What to produce: Repeat exactly the lines running from the line that contains "the free cords." to the line that contains "record = json.load(file)"; include both ends and add nothing.

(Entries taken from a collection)

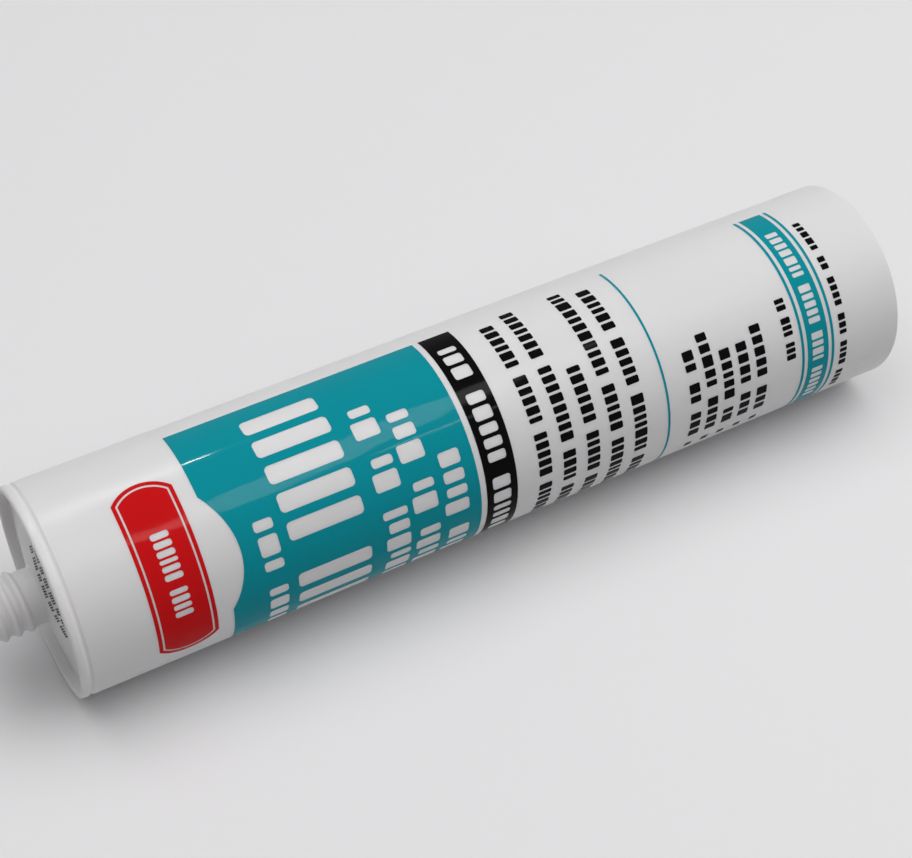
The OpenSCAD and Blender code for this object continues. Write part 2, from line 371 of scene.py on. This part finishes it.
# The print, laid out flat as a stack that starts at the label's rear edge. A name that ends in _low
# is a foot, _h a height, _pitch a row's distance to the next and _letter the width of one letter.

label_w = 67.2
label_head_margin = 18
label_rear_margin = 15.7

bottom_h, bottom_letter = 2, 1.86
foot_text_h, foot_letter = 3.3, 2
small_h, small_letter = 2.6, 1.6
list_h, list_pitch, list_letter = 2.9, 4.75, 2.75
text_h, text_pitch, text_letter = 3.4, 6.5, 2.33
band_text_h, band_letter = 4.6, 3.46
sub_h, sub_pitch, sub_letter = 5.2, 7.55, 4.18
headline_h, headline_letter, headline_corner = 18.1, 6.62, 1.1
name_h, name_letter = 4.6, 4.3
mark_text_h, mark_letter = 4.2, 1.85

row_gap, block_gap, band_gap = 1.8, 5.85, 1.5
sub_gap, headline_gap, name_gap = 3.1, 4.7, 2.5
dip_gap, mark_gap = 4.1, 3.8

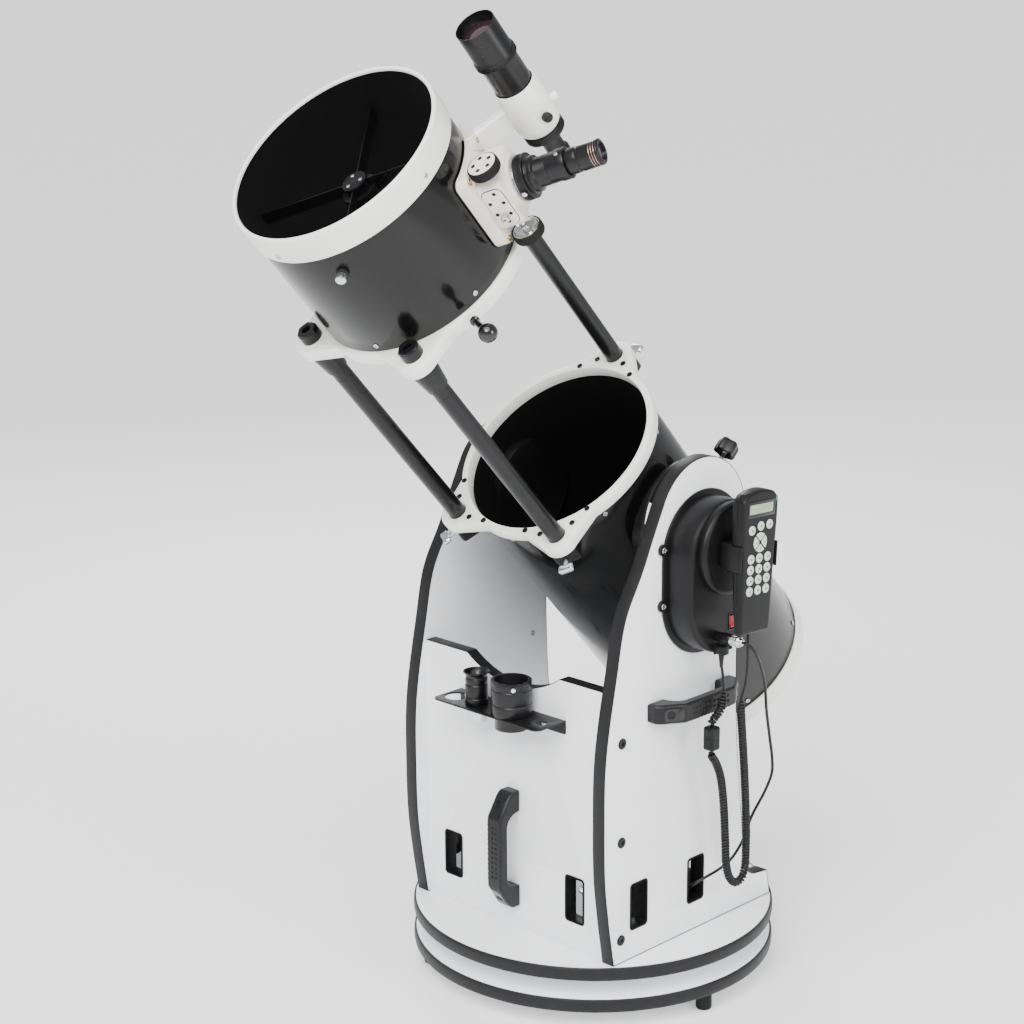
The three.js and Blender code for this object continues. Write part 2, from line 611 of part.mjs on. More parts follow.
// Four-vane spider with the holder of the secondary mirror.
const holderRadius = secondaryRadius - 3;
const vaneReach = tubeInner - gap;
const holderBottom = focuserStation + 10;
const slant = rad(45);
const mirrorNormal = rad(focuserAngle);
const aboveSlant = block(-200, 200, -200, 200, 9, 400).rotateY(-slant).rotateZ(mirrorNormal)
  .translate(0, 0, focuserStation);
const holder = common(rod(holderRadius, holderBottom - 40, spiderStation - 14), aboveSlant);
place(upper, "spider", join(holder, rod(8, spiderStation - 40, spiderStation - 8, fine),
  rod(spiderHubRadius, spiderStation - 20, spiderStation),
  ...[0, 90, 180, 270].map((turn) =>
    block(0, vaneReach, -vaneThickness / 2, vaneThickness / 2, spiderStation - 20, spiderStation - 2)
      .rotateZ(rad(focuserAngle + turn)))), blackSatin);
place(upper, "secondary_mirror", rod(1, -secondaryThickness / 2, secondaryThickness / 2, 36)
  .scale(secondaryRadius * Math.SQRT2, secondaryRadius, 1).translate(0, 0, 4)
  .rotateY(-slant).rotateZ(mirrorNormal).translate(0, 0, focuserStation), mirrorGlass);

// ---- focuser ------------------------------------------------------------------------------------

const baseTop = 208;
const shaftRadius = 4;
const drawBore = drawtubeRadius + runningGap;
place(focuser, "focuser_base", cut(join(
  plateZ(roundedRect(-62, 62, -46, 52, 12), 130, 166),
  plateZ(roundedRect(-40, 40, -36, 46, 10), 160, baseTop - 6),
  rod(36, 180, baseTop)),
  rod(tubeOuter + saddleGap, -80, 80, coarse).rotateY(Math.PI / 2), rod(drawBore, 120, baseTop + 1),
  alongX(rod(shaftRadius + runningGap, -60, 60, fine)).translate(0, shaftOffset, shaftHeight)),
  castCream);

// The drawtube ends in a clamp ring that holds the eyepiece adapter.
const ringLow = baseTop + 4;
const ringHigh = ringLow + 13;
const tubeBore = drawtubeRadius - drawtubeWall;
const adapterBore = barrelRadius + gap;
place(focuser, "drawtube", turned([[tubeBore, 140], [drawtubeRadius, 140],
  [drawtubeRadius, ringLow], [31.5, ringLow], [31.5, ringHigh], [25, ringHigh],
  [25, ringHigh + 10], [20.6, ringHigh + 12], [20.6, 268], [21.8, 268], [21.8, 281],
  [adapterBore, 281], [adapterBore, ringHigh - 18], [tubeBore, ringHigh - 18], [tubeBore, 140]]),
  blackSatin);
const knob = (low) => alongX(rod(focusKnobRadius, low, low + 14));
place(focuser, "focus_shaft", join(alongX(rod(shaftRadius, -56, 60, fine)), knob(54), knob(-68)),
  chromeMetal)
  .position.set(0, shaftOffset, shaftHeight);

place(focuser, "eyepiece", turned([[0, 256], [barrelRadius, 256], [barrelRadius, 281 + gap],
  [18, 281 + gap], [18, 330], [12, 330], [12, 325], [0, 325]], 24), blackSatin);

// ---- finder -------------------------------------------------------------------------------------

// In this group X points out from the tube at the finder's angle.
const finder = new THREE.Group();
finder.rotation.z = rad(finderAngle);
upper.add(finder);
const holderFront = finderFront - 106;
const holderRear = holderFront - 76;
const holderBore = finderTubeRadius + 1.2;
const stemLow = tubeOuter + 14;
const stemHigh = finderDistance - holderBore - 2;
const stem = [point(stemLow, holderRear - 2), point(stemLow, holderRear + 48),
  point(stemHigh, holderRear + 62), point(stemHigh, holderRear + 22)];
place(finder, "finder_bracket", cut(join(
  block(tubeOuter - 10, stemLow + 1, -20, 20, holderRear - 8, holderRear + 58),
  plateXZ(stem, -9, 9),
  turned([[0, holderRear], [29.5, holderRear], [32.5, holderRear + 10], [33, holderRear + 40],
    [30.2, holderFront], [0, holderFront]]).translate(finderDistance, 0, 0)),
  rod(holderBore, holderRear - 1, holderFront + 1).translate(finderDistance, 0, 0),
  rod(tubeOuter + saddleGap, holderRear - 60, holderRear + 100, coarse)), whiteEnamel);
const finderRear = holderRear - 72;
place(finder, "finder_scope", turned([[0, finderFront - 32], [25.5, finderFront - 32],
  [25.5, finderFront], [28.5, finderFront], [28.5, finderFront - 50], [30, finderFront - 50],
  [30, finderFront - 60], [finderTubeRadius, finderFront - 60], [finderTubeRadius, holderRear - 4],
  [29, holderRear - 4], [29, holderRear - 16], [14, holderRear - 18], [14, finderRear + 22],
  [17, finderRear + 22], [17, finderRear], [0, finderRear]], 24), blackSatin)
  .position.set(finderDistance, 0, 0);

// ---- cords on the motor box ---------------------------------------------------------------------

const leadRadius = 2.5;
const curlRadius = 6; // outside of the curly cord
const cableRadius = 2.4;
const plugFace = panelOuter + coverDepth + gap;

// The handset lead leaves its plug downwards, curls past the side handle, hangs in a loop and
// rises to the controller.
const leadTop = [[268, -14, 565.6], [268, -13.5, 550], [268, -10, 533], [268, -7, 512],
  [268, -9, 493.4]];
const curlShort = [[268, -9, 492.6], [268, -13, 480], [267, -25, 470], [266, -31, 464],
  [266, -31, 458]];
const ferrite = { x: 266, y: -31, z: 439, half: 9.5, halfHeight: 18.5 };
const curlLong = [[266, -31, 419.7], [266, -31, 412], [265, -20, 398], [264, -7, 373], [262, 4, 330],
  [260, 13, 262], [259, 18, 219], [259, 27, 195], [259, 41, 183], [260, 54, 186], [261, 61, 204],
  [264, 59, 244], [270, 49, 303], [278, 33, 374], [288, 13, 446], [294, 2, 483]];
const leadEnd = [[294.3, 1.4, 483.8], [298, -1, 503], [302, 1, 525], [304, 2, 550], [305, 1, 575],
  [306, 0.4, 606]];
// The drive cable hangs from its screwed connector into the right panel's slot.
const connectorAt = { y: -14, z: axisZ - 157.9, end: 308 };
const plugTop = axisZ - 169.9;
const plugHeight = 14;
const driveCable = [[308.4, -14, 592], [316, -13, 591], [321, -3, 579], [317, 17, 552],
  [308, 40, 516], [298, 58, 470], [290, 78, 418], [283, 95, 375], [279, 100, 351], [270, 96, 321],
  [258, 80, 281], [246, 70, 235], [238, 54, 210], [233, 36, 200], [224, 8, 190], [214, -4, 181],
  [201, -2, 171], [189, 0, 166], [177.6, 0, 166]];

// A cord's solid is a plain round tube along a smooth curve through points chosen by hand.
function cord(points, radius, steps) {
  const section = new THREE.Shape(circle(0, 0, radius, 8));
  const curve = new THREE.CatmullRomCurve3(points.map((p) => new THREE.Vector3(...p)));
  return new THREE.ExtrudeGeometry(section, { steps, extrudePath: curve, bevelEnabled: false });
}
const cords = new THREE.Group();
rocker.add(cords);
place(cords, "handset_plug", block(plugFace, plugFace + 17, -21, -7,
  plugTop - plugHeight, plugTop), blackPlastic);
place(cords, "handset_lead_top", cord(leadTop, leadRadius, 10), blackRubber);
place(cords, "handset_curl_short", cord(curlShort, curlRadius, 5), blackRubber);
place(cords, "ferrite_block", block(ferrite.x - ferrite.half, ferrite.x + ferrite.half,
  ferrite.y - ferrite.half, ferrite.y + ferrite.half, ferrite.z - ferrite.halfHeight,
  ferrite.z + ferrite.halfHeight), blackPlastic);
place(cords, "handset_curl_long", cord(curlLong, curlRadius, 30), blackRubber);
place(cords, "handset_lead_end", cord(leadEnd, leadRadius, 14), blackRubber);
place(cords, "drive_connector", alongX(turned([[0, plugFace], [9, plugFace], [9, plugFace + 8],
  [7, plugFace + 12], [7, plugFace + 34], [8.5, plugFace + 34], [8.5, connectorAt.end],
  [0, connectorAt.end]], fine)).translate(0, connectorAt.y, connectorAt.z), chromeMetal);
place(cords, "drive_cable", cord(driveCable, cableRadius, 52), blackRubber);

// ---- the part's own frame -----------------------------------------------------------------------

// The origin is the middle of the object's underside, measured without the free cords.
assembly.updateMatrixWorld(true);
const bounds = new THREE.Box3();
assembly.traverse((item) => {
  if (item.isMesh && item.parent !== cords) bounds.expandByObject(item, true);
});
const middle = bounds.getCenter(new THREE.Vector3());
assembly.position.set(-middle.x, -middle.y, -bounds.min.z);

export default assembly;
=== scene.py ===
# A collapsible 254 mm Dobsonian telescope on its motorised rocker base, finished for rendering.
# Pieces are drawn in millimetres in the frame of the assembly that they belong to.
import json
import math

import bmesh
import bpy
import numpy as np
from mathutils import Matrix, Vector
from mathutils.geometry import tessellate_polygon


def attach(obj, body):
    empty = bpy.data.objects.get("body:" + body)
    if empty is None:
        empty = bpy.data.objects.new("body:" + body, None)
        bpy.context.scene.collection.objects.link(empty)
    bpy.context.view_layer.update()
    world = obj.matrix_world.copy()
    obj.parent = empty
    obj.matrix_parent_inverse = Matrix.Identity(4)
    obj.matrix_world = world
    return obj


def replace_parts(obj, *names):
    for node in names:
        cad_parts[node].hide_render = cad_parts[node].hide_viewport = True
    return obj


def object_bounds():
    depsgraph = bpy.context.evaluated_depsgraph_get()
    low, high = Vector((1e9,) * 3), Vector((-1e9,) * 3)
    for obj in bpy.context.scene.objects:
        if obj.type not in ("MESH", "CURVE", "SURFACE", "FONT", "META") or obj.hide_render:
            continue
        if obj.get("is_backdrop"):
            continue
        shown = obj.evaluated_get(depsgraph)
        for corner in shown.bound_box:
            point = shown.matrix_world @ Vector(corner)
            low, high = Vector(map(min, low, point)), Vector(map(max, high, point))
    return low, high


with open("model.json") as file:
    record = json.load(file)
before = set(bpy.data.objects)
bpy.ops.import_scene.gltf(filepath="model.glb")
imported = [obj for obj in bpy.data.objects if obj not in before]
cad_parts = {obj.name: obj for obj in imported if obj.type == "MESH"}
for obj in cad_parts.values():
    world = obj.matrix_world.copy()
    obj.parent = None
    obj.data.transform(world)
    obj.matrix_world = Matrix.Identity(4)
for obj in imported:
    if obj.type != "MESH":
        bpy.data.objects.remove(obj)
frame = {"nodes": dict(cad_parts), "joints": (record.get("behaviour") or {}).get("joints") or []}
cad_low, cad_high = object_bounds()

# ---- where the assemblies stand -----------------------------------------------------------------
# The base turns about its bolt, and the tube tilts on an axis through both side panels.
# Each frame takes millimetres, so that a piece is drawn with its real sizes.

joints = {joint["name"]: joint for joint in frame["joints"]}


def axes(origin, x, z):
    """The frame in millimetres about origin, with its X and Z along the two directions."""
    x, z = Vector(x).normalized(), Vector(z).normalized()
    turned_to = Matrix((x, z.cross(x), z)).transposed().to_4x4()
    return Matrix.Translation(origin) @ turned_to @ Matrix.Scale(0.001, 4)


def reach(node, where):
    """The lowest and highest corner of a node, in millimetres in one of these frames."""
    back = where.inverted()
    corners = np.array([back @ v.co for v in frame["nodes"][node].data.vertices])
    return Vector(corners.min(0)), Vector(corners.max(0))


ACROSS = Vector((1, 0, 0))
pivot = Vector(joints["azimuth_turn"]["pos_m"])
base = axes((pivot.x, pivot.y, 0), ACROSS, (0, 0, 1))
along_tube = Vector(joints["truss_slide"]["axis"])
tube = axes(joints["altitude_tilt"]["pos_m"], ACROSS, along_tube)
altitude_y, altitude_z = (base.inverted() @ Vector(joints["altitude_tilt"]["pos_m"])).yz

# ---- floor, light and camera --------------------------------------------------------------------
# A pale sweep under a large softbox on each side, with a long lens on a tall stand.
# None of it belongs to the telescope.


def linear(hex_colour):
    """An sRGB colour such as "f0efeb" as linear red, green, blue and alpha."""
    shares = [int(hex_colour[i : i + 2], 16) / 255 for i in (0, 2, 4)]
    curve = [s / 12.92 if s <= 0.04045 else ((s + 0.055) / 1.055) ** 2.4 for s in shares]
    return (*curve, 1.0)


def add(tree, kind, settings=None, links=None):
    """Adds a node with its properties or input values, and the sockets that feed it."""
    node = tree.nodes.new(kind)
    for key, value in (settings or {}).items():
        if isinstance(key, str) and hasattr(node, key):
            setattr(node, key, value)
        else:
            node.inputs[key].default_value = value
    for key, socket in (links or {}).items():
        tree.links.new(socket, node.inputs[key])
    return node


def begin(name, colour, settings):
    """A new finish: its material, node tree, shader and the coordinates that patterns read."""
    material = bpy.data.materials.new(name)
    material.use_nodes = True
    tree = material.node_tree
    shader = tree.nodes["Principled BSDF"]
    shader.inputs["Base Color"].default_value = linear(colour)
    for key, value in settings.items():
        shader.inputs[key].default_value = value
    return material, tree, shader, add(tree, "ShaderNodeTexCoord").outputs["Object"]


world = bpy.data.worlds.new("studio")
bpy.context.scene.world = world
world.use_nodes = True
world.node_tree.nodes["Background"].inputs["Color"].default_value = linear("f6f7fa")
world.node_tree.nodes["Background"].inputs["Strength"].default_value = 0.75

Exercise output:
// The origin is the middle of the object's underside, measured without the free cords.
assembly.updateMatrixWorld(true);
const bounds = new THREE.Box3();
assembly.traverse((item) => {
  if (item.isMesh && item.parent !== cords) bounds.expandByObject(item, true);
});
const middle = bounds.getCenter(new THREE.Vector3());
assembly.position.set(-middle.x, -middle.y, -bounds.min.z);

export default assembly;
=== scene.py ===
# A collapsible 254 mm Dobsonian telescope on its motorised rocker base, finished for rendering.
# Pieces are drawn in millimetres in the frame of the assembly that they belong to.
import json
import math

import bmesh
import bpy
import numpy as np
from mathutils import Matrix, Vector
from mathutils.geometry import tessellate_polygon


def attach(obj, body):
    empty = bpy.data.objects.get("body:" + body)
    if empty is None:
        empty = bpy.data.objects.new("body:" + body, None)
        bpy.context.scene.collection.objects.link(empty)
    bpy.context.view_layer.update()
    world = obj.matrix_world.copy()
    obj.parent = empty
    obj.matrix_parent_inverse = Matrix.Identity(4)
    obj.matrix_world = world
    return obj


def replace_parts(obj, *names):
    for node in names:
        cad_parts[node].hide_render = cad_parts[node].hide_viewport = True
    return obj


def object_bounds():
    depsgraph = bpy.context.evaluated_depsgraph_get()
    low, high = Vector((1e9,) * 3), Vector((-1e9,) * 3)
    for obj in bpy.context.scene.objects:
        if obj.type not in ("MESH", "CURVE", "SURFACE", "FONT", "META") or obj.hide_render:
            continue
        if obj.get("is_backdrop"):
            continue
        shown = obj.evaluated_get(depsgraph)
        for corner in shown.bound_box:
            point = shown.matrix_world @ Vector(corner)
            low, high = Vector(map(min, low, point)), Vector(map(max, high, point))
    return low, high


with open("model.json") as file:
    record = json.load(file)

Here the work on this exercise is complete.